§ The request
Write out the listing beneath this instruction in its entirety, exactly as it reads.

§ Material
☆ ☆ ☆ ☆ ☆

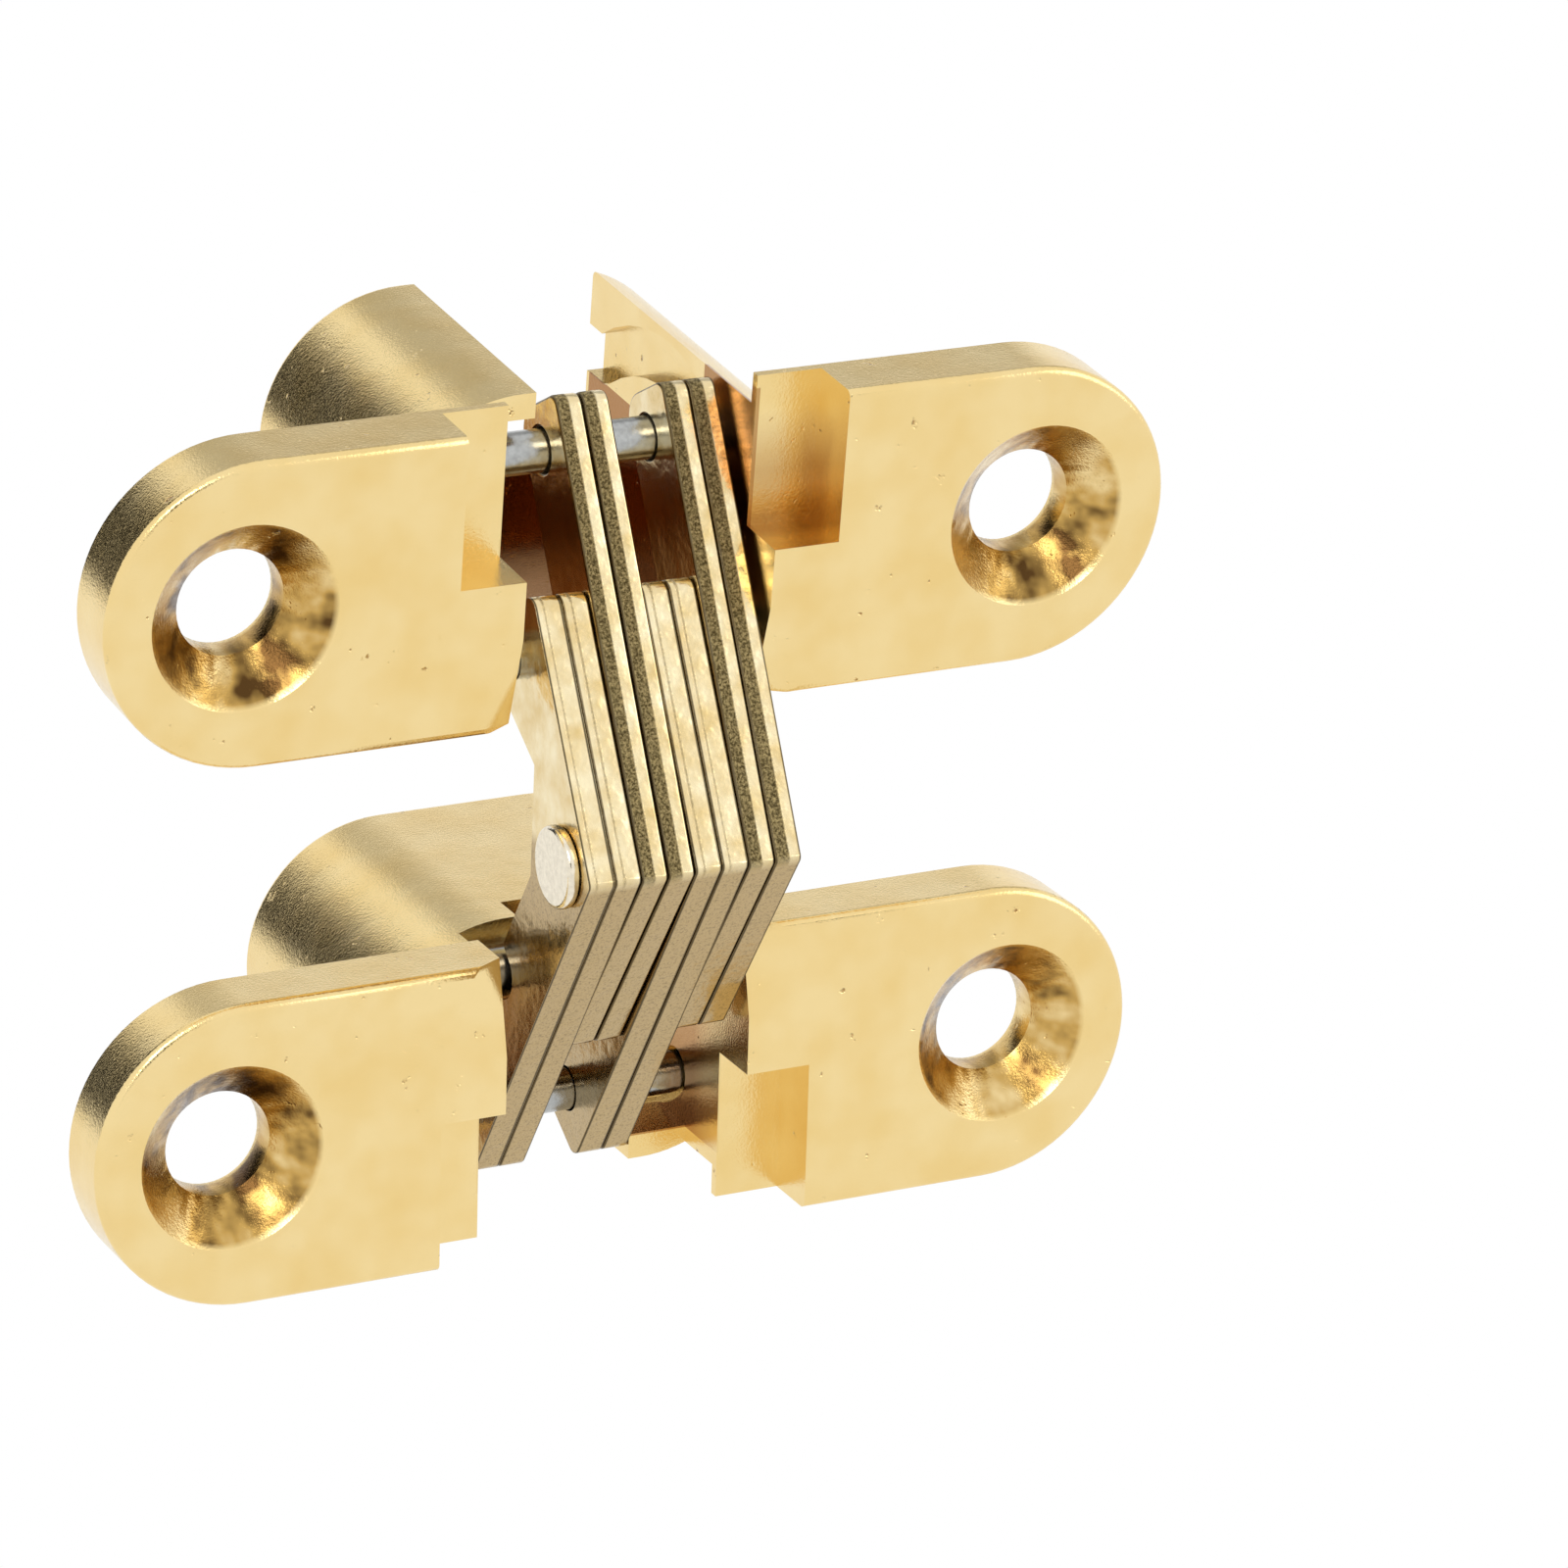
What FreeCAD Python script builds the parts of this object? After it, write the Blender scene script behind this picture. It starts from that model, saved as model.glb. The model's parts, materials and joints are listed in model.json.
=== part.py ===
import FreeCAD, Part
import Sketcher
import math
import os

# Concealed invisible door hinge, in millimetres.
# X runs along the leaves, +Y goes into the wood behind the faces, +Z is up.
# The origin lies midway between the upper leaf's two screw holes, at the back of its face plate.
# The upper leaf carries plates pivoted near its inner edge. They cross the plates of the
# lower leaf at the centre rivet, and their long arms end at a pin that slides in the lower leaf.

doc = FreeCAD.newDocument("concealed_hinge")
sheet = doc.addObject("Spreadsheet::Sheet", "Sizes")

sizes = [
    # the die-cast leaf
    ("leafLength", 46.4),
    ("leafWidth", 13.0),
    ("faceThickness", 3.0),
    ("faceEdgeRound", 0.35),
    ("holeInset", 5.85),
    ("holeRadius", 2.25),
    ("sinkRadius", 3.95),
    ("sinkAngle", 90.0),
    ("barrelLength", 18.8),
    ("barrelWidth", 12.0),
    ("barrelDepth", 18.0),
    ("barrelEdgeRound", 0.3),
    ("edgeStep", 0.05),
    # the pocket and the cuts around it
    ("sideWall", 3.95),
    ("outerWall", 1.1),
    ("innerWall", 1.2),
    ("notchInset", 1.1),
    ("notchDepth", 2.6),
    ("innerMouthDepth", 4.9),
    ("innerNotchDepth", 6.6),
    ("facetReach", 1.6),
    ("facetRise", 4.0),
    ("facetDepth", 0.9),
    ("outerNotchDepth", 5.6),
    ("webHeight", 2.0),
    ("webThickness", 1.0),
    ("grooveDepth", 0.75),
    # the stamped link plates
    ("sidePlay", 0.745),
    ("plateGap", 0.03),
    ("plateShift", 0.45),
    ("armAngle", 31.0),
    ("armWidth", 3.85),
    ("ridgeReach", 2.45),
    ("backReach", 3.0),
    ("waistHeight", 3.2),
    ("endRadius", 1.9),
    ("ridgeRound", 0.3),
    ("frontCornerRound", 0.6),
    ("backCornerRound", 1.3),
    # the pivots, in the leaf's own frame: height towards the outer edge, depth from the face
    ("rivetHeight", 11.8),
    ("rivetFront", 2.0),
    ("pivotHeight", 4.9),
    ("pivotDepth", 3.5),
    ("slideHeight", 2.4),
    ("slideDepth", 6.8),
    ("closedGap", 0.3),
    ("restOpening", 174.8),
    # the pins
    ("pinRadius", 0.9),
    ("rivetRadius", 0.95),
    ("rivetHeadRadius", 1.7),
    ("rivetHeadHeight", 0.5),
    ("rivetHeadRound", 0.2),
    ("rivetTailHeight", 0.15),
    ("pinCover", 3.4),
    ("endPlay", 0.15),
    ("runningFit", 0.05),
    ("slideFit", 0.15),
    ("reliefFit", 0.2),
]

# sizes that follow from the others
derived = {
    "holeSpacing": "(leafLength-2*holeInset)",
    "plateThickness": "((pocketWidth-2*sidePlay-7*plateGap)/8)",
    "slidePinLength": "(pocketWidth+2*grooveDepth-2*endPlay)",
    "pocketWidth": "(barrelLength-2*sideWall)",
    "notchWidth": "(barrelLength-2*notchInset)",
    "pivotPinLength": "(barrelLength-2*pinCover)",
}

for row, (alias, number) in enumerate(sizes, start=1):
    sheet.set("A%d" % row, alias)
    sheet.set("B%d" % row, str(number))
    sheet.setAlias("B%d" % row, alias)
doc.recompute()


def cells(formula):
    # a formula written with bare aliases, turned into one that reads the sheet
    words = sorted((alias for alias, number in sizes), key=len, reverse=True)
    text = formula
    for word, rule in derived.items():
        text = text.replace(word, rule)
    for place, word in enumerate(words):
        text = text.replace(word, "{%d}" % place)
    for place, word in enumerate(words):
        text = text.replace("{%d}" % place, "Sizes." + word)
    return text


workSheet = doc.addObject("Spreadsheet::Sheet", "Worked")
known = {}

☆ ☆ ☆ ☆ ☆

§ Task output
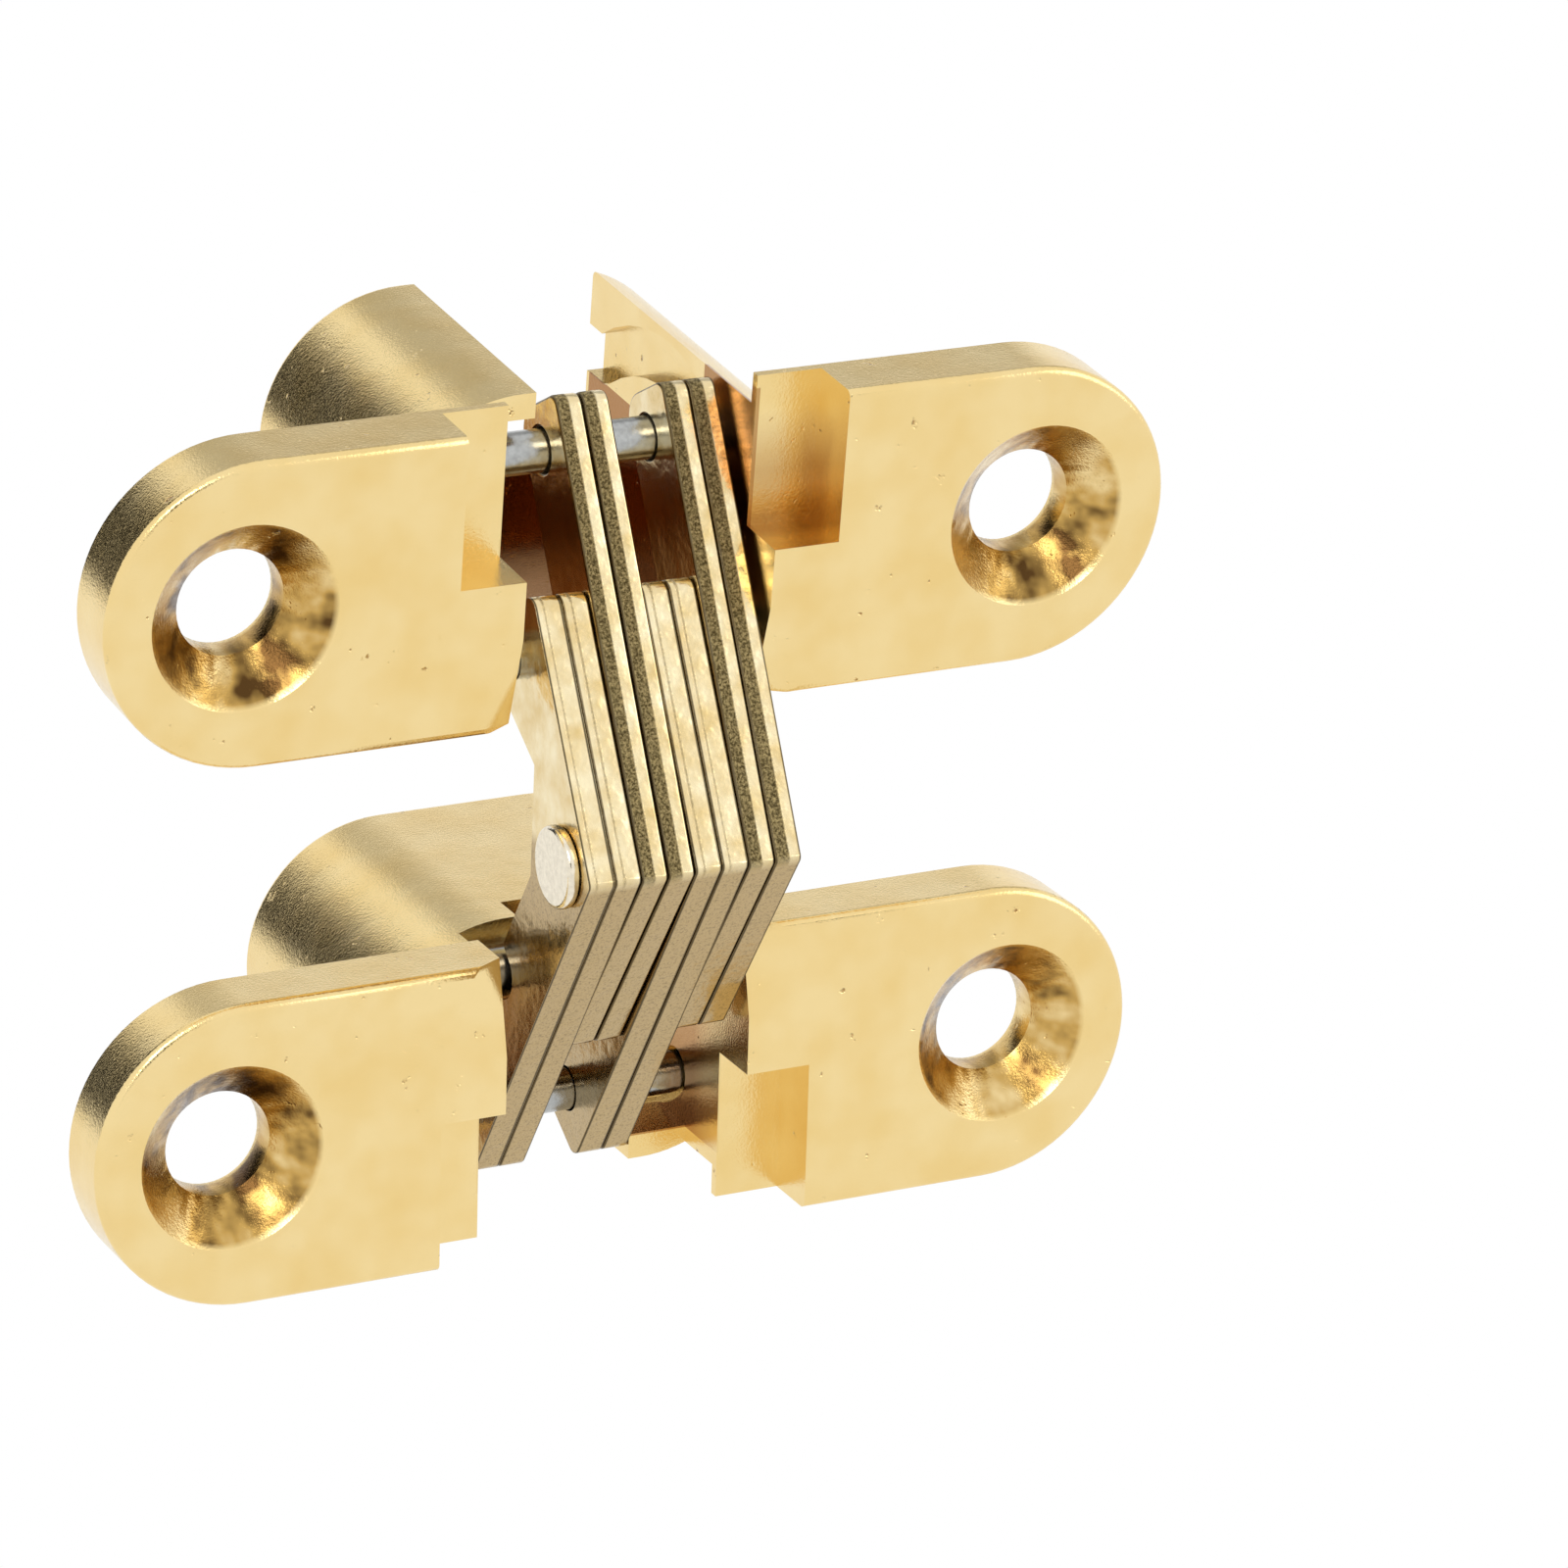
What FreeCAD Python script builds the parts of this object? After it, write the Blender scene script behind this picture. It starts from that model, saved as model.glb. The model's parts, materials and joints are listed in model.json.
=== part.py ===
import FreeCAD, Part
import Sketcher
import math
import os

# Concealed invisible door hinge, in millimetres.
# X runs along the leaves, +Y goes into the wood behind the faces, +Z is up.
# The origin lies midway between the upper leaf's two screw holes, at the back of its face plate.
# The upper leaf carries plates pivoted near its inner edge. They cross the plates of the
# lower leaf at the centre rivet, and their long arms end at a pin that slides in the lower leaf.

doc = FreeCAD.newDocument("concealed_hinge")
sheet = doc.addObject("Spreadsheet::Sheet", "Sizes")

sizes = [
    # the die-cast leaf
    ("leafLength", 46.4),
    ("leafWidth", 13.0),
    ("faceThickness", 3.0),
    ("faceEdgeRound", 0.35),
    ("holeInset", 5.85),
    ("holeRadius", 2.25),
    ("sinkRadius", 3.95),
    ("sinkAngle", 90.0),
    ("barrelLength", 18.8),
    ("barrelWidth", 12.0),
    ("barrelDepth", 18.0),
    ("barrelEdgeRound", 0.3),
    ("edgeStep", 0.05),
    # the pocket and the cuts around it
    ("sideWall", 3.95),
    ("outerWall", 1.1),
    ("innerWall", 1.2),
    ("notchInset", 1.1),
    ("notchDepth", 2.6),
    ("innerMouthDepth", 4.9),
    ("innerNotchDepth", 6.6),
    ("facetReach", 1.6),
    ("facetRise", 4.0),
    ("facetDepth", 0.9),
    ("outerNotchDepth", 5.6),
    ("webHeight", 2.0),
    ("webThickness", 1.0),
    ("grooveDepth", 0.75),
    # the stamped link plates
    ("sidePlay", 0.745),
    ("plateGap", 0.03),
    ("plateShift", 0.45),
    ("armAngle", 31.0),
    ("armWidth", 3.85),
    ("ridgeReach", 2.45),
    ("backReach", 3.0),
    ("waistHeight", 3.2),
    ("endRadius", 1.9),
    ("ridgeRound", 0.3),
    ("frontCornerRound", 0.6),
    ("backCornerRound", 1.3),
    # the pivots, in the leaf's own frame: height towards the outer edge, depth from the face
    ("rivetHeight", 11.8),
    ("rivetFront", 2.0),
    ("pivotHeight", 4.9),
    ("pivotDepth", 3.5),
    ("slideHeight", 2.4),
    ("slideDepth", 6.8),
    ("closedGap", 0.3),
    ("restOpening", 174.8),
    # the pins
    ("pinRadius", 0.9),
    ("rivetRadius", 0.95),
    ("rivetHeadRadius", 1.7),
    ("rivetHeadHeight", 0.5),
    ("rivetHeadRound", 0.2),
    ("rivetTailHeight", 0.15),
    ("pinCover", 3.4),
    ("endPlay", 0.15),
    ("runningFit", 0.05),
    ("slideFit", 0.15),
    ("reliefFit", 0.2),
]

# sizes that follow from the others
derived = {
    "holeSpacing": "(leafLength-2*holeInset)",
    "plateThickness": "((pocketWidth-2*sidePlay-7*plateGap)/8)",
    "slidePinLength": "(pocketWidth+2*grooveDepth-2*endPlay)",
    "pocketWidth": "(barrelLength-2*sideWall)",
    "notchWidth": "(barrelLength-2*notchInset)",
    "pivotPinLength": "(barrelLength-2*pinCover)",
}

for row, (alias, number) in enumerate(sizes, start=1):
    sheet.set("A%d" % row, alias)
    sheet.set("B%d" % row, str(number))
    sheet.setAlias("B%d" % row, alias)
doc.recompute()


def cells(formula):
    # a formula written with bare aliases, turned into one that reads the sheet
    words = sorted((alias for alias, number in sizes), key=len, reverse=True)
    text = formula
    for word, rule in derived.items():
        text = text.replace(word, rule)
    for place, word in enumerate(words):
        text = text.replace(word, "{%d}" % place)
    for place, word in enumerate(words):
        text = text.replace("{%d}" % place, "Sizes." + word)
    return text


workSheet = doc.addObject("Spreadsheet::Sheet", "Worked")
known = {}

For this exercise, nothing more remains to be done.